[INSTRUCTIONS TO FOLLOW]
Everything from the line containing "the open backpack" down to the line containing "from __future__ import annotations" is to be returned exactly; include both boundary lines and leave out all others.

[SUPPLIED ENTRIES]

-=-=-

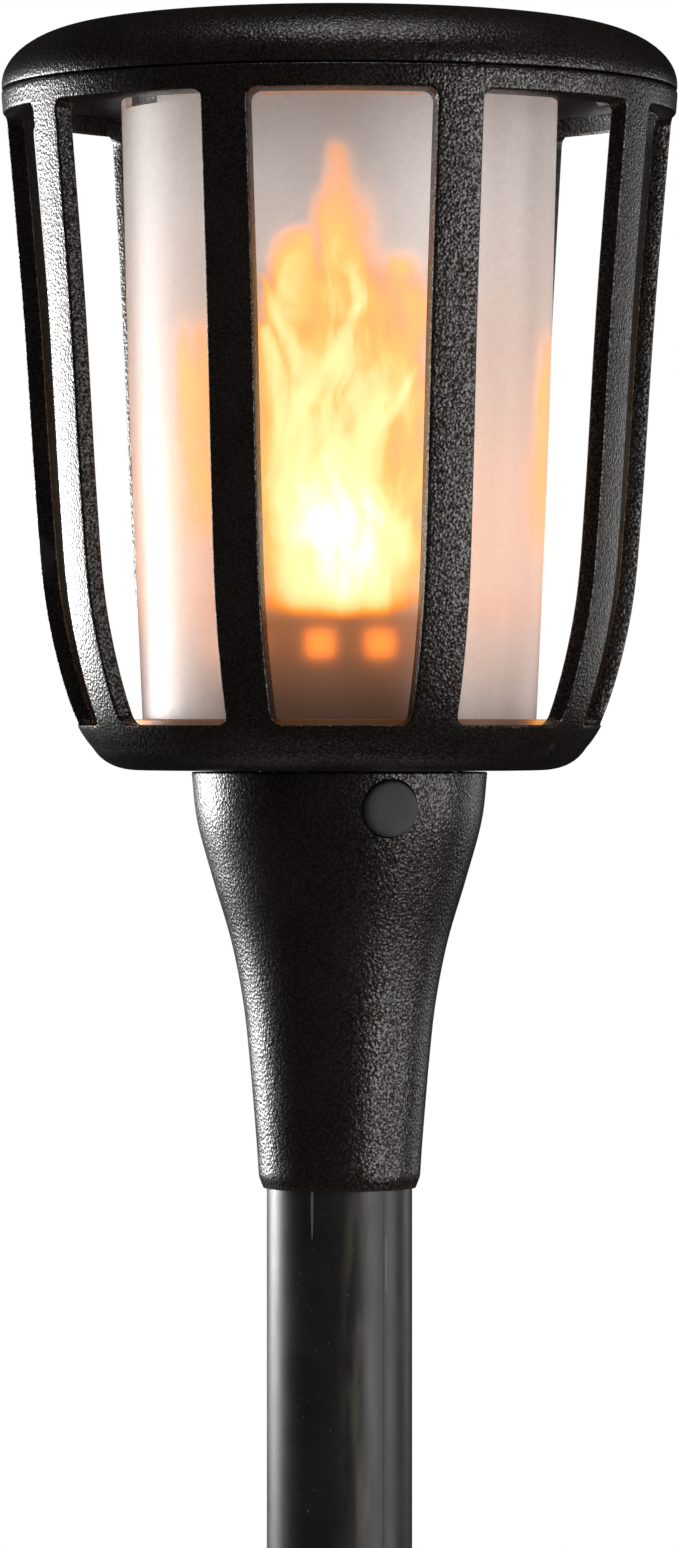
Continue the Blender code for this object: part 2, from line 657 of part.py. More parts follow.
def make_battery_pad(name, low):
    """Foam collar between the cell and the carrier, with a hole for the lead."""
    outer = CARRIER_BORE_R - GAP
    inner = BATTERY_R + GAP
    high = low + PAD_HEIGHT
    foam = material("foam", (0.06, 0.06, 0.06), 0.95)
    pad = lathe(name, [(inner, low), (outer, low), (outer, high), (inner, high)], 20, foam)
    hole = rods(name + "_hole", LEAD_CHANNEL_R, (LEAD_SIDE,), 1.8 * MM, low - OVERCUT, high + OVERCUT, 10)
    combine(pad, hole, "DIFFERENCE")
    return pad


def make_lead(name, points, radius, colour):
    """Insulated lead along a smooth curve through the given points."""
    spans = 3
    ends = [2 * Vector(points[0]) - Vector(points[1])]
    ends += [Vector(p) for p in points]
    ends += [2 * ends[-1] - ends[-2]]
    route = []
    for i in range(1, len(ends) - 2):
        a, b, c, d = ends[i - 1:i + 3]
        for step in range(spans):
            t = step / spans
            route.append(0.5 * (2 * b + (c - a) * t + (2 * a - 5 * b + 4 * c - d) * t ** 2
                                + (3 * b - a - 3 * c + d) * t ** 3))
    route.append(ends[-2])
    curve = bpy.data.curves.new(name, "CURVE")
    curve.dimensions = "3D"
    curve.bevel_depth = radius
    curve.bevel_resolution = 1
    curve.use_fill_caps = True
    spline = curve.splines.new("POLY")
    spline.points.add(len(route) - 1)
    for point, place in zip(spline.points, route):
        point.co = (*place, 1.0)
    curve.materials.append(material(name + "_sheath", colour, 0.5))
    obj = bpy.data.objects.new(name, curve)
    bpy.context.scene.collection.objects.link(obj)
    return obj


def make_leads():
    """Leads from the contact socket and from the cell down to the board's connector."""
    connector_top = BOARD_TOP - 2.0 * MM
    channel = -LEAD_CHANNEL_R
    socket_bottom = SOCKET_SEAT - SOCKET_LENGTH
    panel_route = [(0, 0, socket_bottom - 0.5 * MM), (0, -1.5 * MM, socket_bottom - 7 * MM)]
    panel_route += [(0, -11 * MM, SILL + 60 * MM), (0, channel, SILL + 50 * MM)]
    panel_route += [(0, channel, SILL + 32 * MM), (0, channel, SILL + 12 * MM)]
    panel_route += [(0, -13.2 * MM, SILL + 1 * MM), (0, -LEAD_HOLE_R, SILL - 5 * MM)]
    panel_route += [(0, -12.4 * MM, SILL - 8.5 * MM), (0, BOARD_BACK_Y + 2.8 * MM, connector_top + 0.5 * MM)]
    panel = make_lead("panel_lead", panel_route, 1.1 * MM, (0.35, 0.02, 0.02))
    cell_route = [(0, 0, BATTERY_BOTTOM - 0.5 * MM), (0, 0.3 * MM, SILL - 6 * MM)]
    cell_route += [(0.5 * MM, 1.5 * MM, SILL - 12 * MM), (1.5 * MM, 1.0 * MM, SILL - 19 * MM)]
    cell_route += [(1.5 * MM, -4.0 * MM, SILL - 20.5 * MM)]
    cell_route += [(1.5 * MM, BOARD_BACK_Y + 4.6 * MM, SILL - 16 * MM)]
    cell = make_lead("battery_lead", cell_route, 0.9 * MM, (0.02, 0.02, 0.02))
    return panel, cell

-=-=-

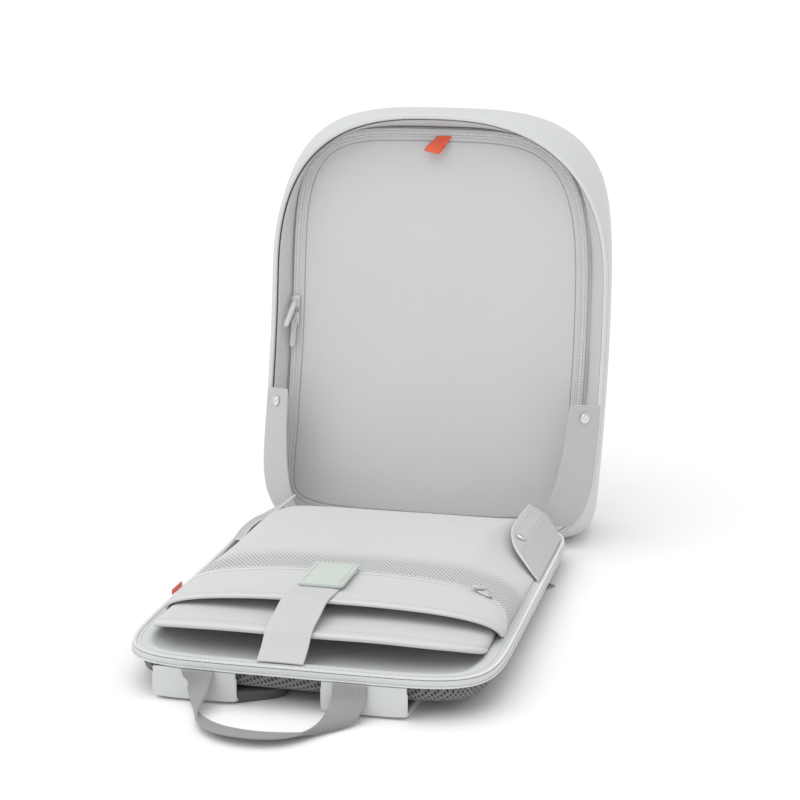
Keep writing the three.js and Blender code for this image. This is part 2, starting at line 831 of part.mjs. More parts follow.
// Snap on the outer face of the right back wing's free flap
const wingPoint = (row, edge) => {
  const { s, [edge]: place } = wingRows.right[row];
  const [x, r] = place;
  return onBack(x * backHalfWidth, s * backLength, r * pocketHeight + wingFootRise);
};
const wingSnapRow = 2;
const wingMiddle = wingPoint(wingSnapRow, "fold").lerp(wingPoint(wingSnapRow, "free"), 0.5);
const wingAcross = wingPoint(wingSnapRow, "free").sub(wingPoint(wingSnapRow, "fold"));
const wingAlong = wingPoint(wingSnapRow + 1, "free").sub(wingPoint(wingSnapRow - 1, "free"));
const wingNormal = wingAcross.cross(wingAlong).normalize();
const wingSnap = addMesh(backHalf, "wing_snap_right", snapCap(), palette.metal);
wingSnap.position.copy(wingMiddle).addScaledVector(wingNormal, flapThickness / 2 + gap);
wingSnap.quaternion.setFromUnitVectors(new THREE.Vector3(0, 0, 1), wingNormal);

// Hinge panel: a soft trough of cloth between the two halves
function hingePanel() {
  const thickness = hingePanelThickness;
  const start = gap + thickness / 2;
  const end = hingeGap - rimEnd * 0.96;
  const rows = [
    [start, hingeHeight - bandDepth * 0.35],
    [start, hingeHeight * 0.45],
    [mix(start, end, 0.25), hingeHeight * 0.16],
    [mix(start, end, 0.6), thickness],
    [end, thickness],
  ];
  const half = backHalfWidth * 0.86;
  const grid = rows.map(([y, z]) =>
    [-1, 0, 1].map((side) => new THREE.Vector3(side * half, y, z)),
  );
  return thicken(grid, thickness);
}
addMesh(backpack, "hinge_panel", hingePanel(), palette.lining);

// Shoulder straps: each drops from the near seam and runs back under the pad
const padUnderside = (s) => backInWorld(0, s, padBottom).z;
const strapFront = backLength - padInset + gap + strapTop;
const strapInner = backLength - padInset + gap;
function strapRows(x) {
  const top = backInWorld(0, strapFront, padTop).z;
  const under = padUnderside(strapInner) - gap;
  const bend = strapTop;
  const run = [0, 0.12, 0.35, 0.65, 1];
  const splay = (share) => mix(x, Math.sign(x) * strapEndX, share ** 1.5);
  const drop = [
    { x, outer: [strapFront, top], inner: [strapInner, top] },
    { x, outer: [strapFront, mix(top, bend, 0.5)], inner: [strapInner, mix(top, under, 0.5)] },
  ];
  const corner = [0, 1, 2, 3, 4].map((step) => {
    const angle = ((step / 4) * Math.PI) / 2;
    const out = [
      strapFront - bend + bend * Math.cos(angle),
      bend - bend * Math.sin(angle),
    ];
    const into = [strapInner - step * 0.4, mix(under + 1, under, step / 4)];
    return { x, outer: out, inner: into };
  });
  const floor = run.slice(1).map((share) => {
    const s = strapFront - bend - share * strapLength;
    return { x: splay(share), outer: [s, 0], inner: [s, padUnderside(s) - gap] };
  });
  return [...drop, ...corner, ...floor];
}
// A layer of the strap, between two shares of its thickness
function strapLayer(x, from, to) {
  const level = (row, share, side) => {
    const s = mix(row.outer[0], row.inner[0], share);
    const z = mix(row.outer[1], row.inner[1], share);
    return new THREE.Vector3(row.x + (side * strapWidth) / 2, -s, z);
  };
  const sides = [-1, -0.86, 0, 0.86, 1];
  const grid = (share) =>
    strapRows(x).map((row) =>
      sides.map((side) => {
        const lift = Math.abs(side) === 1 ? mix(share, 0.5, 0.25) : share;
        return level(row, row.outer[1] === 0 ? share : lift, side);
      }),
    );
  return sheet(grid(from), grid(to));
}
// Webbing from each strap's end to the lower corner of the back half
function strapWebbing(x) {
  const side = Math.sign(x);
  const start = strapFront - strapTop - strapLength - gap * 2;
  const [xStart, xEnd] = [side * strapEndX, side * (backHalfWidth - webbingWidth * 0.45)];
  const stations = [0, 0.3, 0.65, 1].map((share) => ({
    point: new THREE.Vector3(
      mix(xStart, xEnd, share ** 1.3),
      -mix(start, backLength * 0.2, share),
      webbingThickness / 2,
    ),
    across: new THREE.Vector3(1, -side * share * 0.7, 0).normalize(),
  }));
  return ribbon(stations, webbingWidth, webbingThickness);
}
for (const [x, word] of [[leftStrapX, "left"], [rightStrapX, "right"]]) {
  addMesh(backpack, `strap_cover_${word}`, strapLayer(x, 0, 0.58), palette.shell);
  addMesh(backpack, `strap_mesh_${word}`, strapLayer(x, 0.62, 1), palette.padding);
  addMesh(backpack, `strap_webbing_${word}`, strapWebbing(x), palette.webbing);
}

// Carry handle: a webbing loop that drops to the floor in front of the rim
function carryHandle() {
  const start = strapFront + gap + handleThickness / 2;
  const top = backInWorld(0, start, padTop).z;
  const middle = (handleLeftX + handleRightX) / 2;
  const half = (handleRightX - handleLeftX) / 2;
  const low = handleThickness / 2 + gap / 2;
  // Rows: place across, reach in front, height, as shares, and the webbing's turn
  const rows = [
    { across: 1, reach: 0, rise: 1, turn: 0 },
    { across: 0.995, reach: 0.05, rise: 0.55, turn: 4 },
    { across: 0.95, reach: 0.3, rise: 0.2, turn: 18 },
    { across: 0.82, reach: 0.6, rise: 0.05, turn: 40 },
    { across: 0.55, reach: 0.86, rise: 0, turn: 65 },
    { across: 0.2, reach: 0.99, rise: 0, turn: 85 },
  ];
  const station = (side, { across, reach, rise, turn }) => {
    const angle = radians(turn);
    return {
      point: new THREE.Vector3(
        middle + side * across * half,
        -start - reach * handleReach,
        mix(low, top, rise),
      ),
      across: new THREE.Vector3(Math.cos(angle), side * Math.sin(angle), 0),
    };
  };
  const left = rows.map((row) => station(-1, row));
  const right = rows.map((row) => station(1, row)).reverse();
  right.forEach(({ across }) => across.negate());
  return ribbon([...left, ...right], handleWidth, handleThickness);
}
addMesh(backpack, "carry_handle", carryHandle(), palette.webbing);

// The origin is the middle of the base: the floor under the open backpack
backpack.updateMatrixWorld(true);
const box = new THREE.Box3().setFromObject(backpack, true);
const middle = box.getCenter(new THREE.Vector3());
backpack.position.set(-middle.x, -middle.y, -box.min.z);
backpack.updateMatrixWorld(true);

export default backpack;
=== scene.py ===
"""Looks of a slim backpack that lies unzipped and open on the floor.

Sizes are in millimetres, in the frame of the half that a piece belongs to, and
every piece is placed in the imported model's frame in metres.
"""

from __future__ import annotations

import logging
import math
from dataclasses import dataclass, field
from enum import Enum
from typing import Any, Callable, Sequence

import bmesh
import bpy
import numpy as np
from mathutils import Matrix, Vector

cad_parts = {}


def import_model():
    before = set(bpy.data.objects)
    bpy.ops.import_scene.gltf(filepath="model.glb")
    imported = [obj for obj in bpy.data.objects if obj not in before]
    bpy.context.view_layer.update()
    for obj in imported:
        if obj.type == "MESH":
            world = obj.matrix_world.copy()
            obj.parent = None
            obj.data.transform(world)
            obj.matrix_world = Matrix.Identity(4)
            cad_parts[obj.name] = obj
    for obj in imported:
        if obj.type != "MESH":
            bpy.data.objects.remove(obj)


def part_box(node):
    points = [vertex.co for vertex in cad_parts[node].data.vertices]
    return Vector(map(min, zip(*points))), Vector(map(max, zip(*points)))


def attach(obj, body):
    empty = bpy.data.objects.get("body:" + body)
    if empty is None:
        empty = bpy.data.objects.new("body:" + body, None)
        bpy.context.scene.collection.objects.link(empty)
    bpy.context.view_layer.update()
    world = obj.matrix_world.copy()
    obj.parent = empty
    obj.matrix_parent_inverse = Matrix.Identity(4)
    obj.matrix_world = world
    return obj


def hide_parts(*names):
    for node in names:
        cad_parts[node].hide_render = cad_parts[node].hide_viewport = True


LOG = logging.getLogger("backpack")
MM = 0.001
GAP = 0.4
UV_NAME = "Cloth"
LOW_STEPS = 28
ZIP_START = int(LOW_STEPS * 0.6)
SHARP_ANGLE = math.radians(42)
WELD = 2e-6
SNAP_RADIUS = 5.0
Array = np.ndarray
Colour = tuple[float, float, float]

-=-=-

[THE SOLUTION]
// The origin is the middle of the base: the floor under the open backpack
backpack.updateMatrixWorld(true);
const box = new THREE.Box3().setFromObject(backpack, true);
const middle = box.getCenter(new THREE.Vector3());
backpack.position.set(-middle.x, -middle.y, -box.min.z);
backpack.updateMatrixWorld(true);

export default backpack;
=== scene.py ===
"""Looks of a slim backpack that lies unzipped and open on the floor.

Sizes are in millimetres, in the frame of the half that a piece belongs to, and
every piece is placed in the imported model's frame in metres.
"""

from __future__ import annotations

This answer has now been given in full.